Choosing an exchange rate regime involves determining the degree of independence desired by a country in the area of monetary policy. There have been relatively few examples of strictly fixed or flexible exchange rate systems in recent memory. Indeed, the exchange rate regime chosen seems to depend upon whether it appears politically, as opposed to economically, advantageous for a particular government to follow the monetary policy of another country. The choice of an exchange rate regime also reflects the desire of governments to achieve credibility in the application of policies.

The issue of central bank independence is complex as it involves perceived notions of independence as opposed to the degree of legislative independence provided to a central bank to achieve a single goal or a multitude of goals.

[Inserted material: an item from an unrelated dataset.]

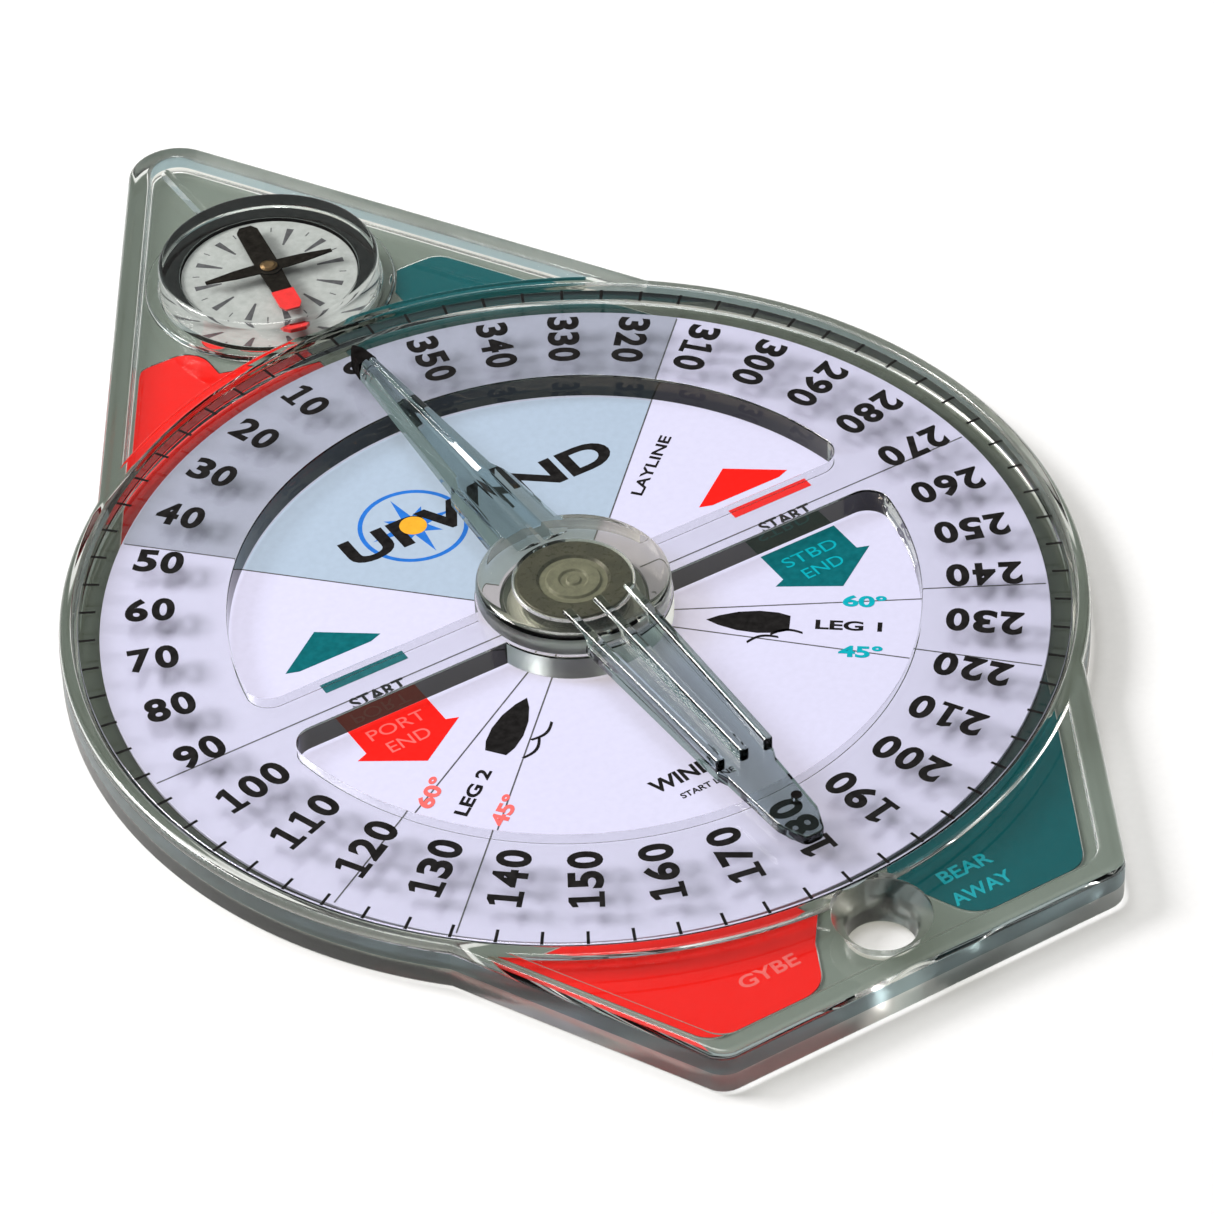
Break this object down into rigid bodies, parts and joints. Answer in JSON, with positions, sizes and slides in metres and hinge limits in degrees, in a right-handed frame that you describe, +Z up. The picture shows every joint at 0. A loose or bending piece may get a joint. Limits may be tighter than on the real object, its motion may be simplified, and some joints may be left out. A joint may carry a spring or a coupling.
{
  "type": "handheld sailing tactical calculator",
  "caption": "Flat clear pocket plotter for sailing races: printed course card, clear degree dial and double-ended cursor arm turning on a common axle, with a button compass.",
  "frame": {"origin": "on the axle that the card, dial and cursor turn about, at the flat underside", "axes": "+Y along the long axis towards the pointed compass end, +Z up out of the dial face, +X to the starboard side with the teal labels"},
  "size_m": [0.1084, 0.1605, 0.0078],
  "materials": {
    "clear_base": "polished clear acrylic with a grey-green tint",
    "clear_dial": "polished clear acrylic, nearly colourless",
    "clear_arm": "polished clear acrylic with a grey-green tint",
    "clear_lens": "polished clear acrylic block",
    "card_print": "satin white printed card with a cool cast",
    "rose_print": "satin printed compass card",
    "red_film": "printed film under clear plastic",
    "teal_film": "printed film under clear plastic",
    "white_film": "satin adhesive film",
    "black_plastic": "satin moulded plastic",
    "smoke_plastic": "smoky brown-grey moulded plastic",
    "grey_nylon": "matt nylon",
    "steel": "bright spring steel",
    "black_paint": "satin black paint on steel",
    "red_paint": "satin red paint on steel",
    "brass": "dull turned brass"
  },
  "bodies": {
    "base": {"base_tray": "clear_base", "label_starboard_fore": "teal_film", "label_port_fore": "red_film", "label_starboard_aft": "teal_film", "label_port_aft": "red_film", "axle_cover": "white_film", "compass_capsule": "black_plastic", "compass_rose": "rose_print", "compass_bezel": "black_plastic", "compass_lens": "clear_lens", "compass_pivot": "steel"},
    "card": {"course_card": "card_print"},
    "dial": {"degree_dial": "clear_dial", "friction_washer": "grey_nylon"},
    "cursor": {"cursor_arm": "clear_arm", "pointer_tip": "black_plastic", "index_dot": "black_plastic", "axle_pin": "smoke_plastic", "retaining_clip": "steel", "wave_washer": "steel"},
    "needle": {"needle_magnet": "black_paint", "north_tip": "red_paint", "needle_crossbar": "black_paint", "needle_cap": "brass"}
  },
  "joints": [
    {"name": "card_turn", "type": "hinge", "parent": "base", "child": "card", "pos_m": [0, 0, 0.0015], "axis": [0, 0, 1], "continuous": true},
    {"name": "dial_turn", "type": "hinge", "parent": "base", "child": "dial", "pos_m": [0, 0, 0.0034], "axis": [0, 0, 1], "continuous": true},
    {"name": "cursor_turn", "type": "hinge", "parent": "base", "child": "cursor", "pos_m": [0, 0, 0.006], "axis": [0, 0, 1], "continuous": true},
    {"name": "needle_swing", "type": "hinge", "parent": "base", "child": "needle", "pos_m": [0, 0.0665, 0.004], "axis": [0, 0, 1], "continuous": true}
  ]
}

A survey of existing empirical evidence points out that simple correlations of legislative independence and inflation performance are quite sensitive to economists’ and others’ perceptions of what the legislative authorities intended central banks to accomplish in the application of monetary policy.

Currency unions represent an extreme form perhaps of the policy of tying one’s hands together in monetary policy. Few countries achieve the preconditions for optimal currency unions and so the paper argues that, once again, when purely economic explanations do not justify such an arrangement, political motives dominate. The paper briefly reviews some historical examples of currency unions and points out the political motives and pitfalls of exiting proposals for monetary union in Europe. The choice of monetary regime rests with political economy considerations that involve questions of how independent a country wishes to be from shocks emanating from the rest of the world and how much weight politicians attach to influencing economic conditions in their own country.